Ethos is a big issue as well: school divestment should be dealt with before we start looking at school autonomy.

Claire Byrne Barntown National School, Co Wexford

There are two big issues: seeking parity of pay for newly qualified teachers and then, for the rest of us, recouping some of what was taken from us during the austerity measures. In particular, we want to see a return of posts of responsibility.

I’m deputy principal in my school, so I wasn’t affected by the moratorium, in the sense that I already had a position. But it has affected my workload. You try to prioritise what is most important, but there is only so much you can do without the personnel to do it.

The Green Schools initiative is a fantastic way of getting children engaged with looking after the environment, but if you have lost a post of responsibility in the school, it’s quite a bit of work to co-ordinate. If you don’t have someone to do it, it may be one that has to go.

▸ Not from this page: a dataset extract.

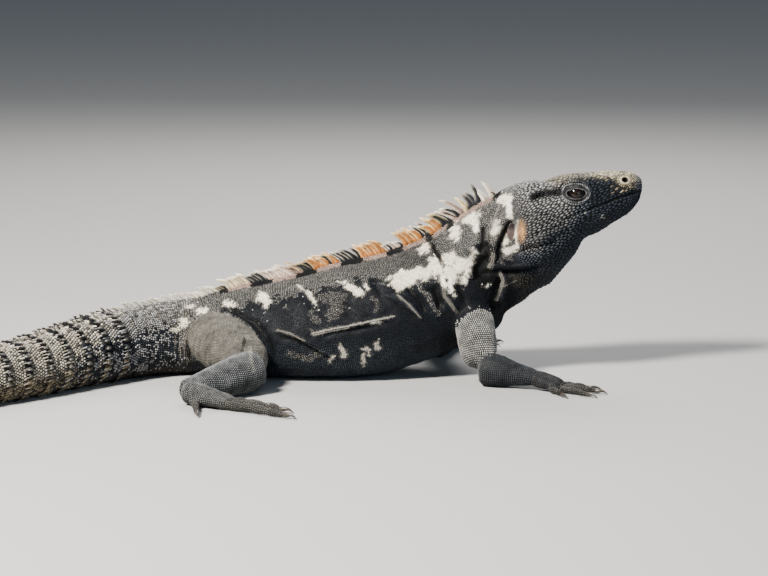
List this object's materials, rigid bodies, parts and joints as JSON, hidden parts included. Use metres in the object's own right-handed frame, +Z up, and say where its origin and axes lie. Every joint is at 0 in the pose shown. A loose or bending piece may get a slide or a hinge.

There’s no chance of promotion for younger teachers. Morale is low.

Aoife Doyle St Colmcille's Junior School, Knocklyon, Dublin

Teachers have recently voted overwhelmingly in favour of industrial action because of the moratorium on posts of responsibility. I can’t say I’m really young anymore – I’m 10 years teaching now – but I am still a relatively young teacher, and I’m still number 30 on the seniority list in the school, with absolutely no hope of any promotion or post of responsibility, or increase in pay, which might allow me to buy a house, unless I move to a different school. I really like the school I work in, and I don’t want to move.

[Following a ballot of INTO members] we have now decided to not engage with the school self-evaluation process. When a person who had a post of responsibility retired or moved school, that post went with them. The job they would have been doing – covering curricular areas, pastoral care – still has to be done. The teachers are doing it out of their own goodwill. But it is running out.